Indecent proposalWhat is behind the proposal put forward by Culture and Sports Minister Yu In-chon, suggesting that the anti-mad cow organization and the government have direct talks?
On CBS radio on Tuesday, Yu said, “What is most important is having talks.” The minister also said during a YTN interview on Monday, “We haven’t had direct talks until now between the government and those organizing the candlelight rallies.” He continued, “Before more people suffer, as a government spokesperson, I formally propose direct talks.”
What kind of organization is the anti-mad cow organization? Aren’t they the people behind the illegal rallies, who swing steel pipes and wooden poles in the heart of Seoul every night? Aren’t they the forces behind the anti-government rallies shouting for the resignation of the president and marching toward the Blue House?
Is it appropriate for a government spokesperson to recommend talks with such an organization?

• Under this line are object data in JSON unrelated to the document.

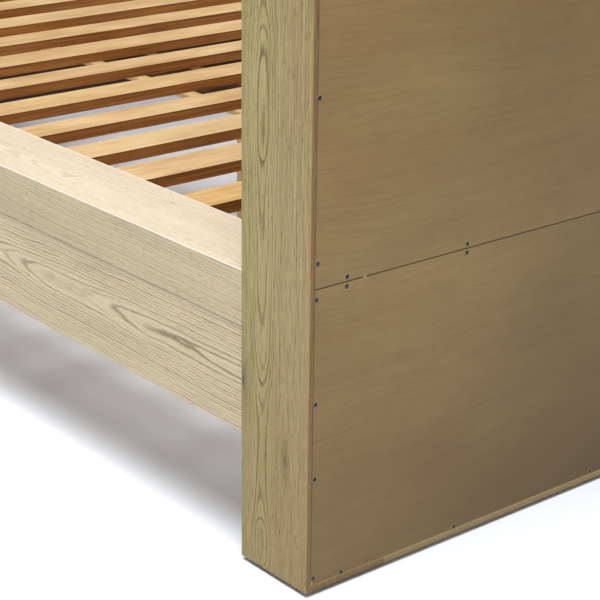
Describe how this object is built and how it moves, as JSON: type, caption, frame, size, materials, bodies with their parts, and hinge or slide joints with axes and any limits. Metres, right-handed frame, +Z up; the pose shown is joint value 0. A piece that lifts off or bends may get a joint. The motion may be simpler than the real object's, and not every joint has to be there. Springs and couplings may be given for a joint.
{
  "type": "four poster canopy bed",
  "caption": "King-size oak bed with square posts joined at the top by canopy rails, a panelled headboard, a box footboard and a slatted base on two support beams.",
  "frame": {"origin": "centre of the bed's footprint on the floor", "axes": "+Y to the headboard, +X to the right hand of someone standing at the foot and facing the headboard, +Z up"},
  "size_m": [2.203, 2.311, 2.108],
  "materials": {
    "oak": "natural oak veneer, brushed and matt lacquered",
    "rail_oak": "pale limed oak veneer, brushed and matt lacquered",
    "plywood": "stained plywood, matt",
    "slat_wood": "planed timber, unfinished",
    "inner_timber": "planed timber, unfinished",
    "steel": "zinc plated",
    "black_steel": "blackened, satin",
    "felt": "dense felt"
  },
  "bodies": {
    "bed_frame": {"post_foot_left": "oak", "post_head_left": "oak", "post_foot_right": "oak", "post_head_right": "oak", "glide_foot_left": "felt", "glide_head_left": "felt", "glide_foot_right": "felt", "glide_head_right": "felt", "side_rail_left_upper": "rail_oak", "side_rail_left_lower": "rail_oak", "hook_plate_foot_left": "steel", "hook_plate_head_left": "steel", "side_rail_right_upper": "rail_oak", "side_rail_right_lower": "rail_oak", "hook_plate_foot_right": "steel", "hook_plate_head_right": "steel", "slat_ledger_left": "inner_timber", "slat_ledger_right": "inner_timber", "slat_01": "slat_wood", "slat_02": "slat_wood", "slat_03": "slat_wood", "slat_04": "slat_wood", "slat_05": "slat_wood", "slat_06": "slat_wood", "slat_07": "slat_wood", "slat_08": "slat_wood", "slat_09": "slat_wood", "slat_10": "slat_wood", "slat_11": "slat_wood", "slat_12": "slat_wood", "slat_13": "slat_wood", "beam_web_left": "inner_timber", "beam_flange_left": "inner_timber", "beam_hanger_foot_left": "steel", "beam_hanger_head_left": "steel", "support_leg_left": "inner_timber", "leg_insert_left": "steel", "beam_web_right": "inner_timber", "beam_flange_right": "inner_timber", "beam_hanger_foot_right": "steel", "beam_hanger_head_right": "steel", "support_leg_right": "inner_timber", "leg_insert_right": "steel", "headboard_face": "oak", "headboard_cap": "oak", "headboard_bottom_rail": "oak", "headboard_seam_rail": "inner_timber", "headboard_top_rail": "inner_timber", "back_panel_lower": "plywood", "back_panel_upper": "plywood", "footboard_outer_face": "oak", "footboard_inner_face": "oak", "footboard_cap": "oak", "footboard_bottom_rail": "inner_timber", "canopy_rail_left": "oak", "canopy_rail_right": "oak", "canopy_rail_foot": "oak", "canopy_rail_head": "oak"},
    "levelling_foot_left": {"levelling_foot_left": "black_steel"},
    "levelling_foot_right": {"levelling_foot_right": "black_steel"}
  },
  "joints": [
    {"name": "levelling_foot_left_screw", "type": "slide", "parent": "bed_frame", "child": "levelling_foot_left", "axis": [0, 0, -1], "range_m": [0, 0.012]},
    {"name": "levelling_foot_right_screw", "type": "slide", "parent": "bed_frame", "child": "levelling_foot_right", "axis": [0, 0, -1], "range_m": [0, 0.012]}
  ]
}
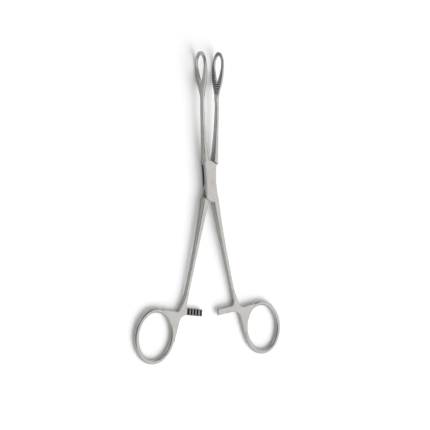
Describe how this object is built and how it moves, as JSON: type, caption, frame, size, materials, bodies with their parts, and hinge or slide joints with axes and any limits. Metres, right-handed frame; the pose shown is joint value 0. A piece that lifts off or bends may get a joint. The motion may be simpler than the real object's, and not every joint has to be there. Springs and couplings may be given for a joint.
{
  "type": "sponge forceps",
  "caption": "Ring-jawed sponge-holding forceps with a box lock, ratchet arms and oval finger rings, shown half open.",
  "frame": {"origin": "on the hinge axis, at the flat rear face of the box lock", "axes": "+Z along the hinge axis towards the front face, +Y along the instrument towards the jaws, +X to the right"},
  "size_m": [0.132, 0.2362, 0.0147],
  "materials": {
    "box_half_steel": "satin stainless steel",
    "tongue_half_steel": "satin stainless steel",
    "pin_steel": "ground flush, satin"
  },
  "bodies": {
    "box_side": {"box_half": "box_half_steel", "lock_pin": "pin_steel"},
    "tongue_side": {"tongue_half": "tongue_half_steel"}
  },
  "joints": [
    {"name": "lock_hinge", "type": "hinge", "parent": "box_side", "child": "tongue_side", "pos_m": [0, 0, 0], "axis": [0, 0, -1], "range_deg": [-8.4, 50]}
  ]
}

Monday was the day after five ministers, including Yu, had announced a joint statement on violent rallies. On Sunday, the government said it would prosecute those who promote and encourage violent rallies and those who commit acts of extreme violence.
Searching the offices of the Progressive Alliance and hunting for those who orchestrated the violence are efforts to restore law and order.
But how would the people and demonstrators take the proposal made that very same day for talks between the government and rally organizers?
Doesn’t it look like the government is trying to compromise, knowing that it is on the weak side?
The organizers of the rallies have declined talks. “If the government revises its stance on U.S. beef imports and renegotiates the deal, then we can talk,” they said.
Isn’t this in itself a clear indication that they are not a group of people with whom one can have rational talks?
Yu explained on Tuesday on the radio: “I [announced the proposal] out of a desire for me at least to start talks.” But if the motivation for his proposal is that talks would be good, we should question Yu’s judgement.
On the other hand, if it was a position fine-tuned in advance among government ministries that was made public, we must question the will of the government to restore law and order.
The government should not give confusing messages.